Quand je pense que dans pas mal d’églises catholique un changement de chaudière est un problème quasi-insurmontable faute de moyens (et pourtant les fidèles donnent quand il le peuvent) j’ai l’impression qu’on est pas dans le même monde…
LOL !
Zaha Hadid avait un projet pour Strasbourg bien plus intéressant et qui aurait fait le tour du monde !
Où existe-t-il une différence de droits, précisément sur la laïcité qui relève pourtant de la définition même de la République (et pas seulement la loi de 1905, mais l’autre pilier laïque, la loi Ferry laïcisant l’école publique)? En Alsace-Moselle.
Mais pratiquement 100 ans plus tard, le statut de l' Alsace-Moselle n'a toujours pas changé : voilà du provisoire qui dure longtemps ! Est ce normal dans un État de droit ?
alors il faudra faire l enseignement du cathechisme aussi ...
Rappelons, cher René, qu'en Alsace- Moselle on n'applique pas la loi de 1905 ni les lois Ferry sur l'éducation. Cela fait donc belle lurette que des cours confessionnels de religion sont donnés à l’école publique. La région Alsace-Moselle constitue l'atteinte la plus grave, en France, en ce qui concerne la laïcité. Cela dure depuis bientôt 100 ans...
Il faut que les parents habitant l'Alsace-Moselle fassent une dispense spécialement pour dispenser leurs enfants sinon ceux ci sont tenus à assister aux cours.
Noël je veux bien, pour ce qui est du gonflage commercial qu'on nous fait subir...
Dès hier soir, nous avons vu ce qui va se dérouler pendant la durée du ramadan: des automobilistes obligés de garer leurs voitures n'importe où dans tout le quartier, avec les pb que cela pose à la circulation et aux habitants... Dommage
Mais à partir du moment où catholiques, protestants, israélites bénéficient d'un certain régime, pourquoi en exclurait-on les musulmans ? Parce qu'ils n'étaient pas là en 1905 ? Ça me paraît court comme argument, et surtout ça bloquerait toute possibilité d'évolution.

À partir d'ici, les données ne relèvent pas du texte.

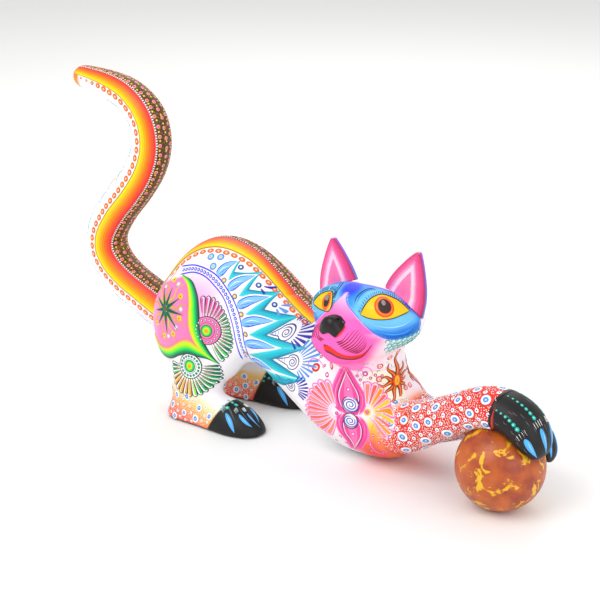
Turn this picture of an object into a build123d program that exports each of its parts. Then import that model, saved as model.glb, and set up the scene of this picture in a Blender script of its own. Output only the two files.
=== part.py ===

L'islam français est aujourd'hui une réalité, évitons de nous cacher derrière notre petit doigt, et permettons leur de pratiquer aussi LEUR religion en toute dignité et sérénité.
La loi du 1905 est l'aboutissement d'une lutte de pouvoir entre la République et les Chrétiens (notamment ceux légitimistes). C'est une loi de "pacification" de la société qui s'est fait par la force : dispersion musclée des messes publiques, mise en prison de certains membres du clergé séculier "résistants" à la loi (voire le bagne pour certains d'entre-eux), etc.
Elle n'a rien à voir avec votre vision bisounours du "vivre ensemble". Cette loi était le coup de grâce envoyée aux Chrétiens anti-républicains, leur expliquant que dorénavant ils n'étaient plus les bienvenus dans l'espace public ni dans la chose publique.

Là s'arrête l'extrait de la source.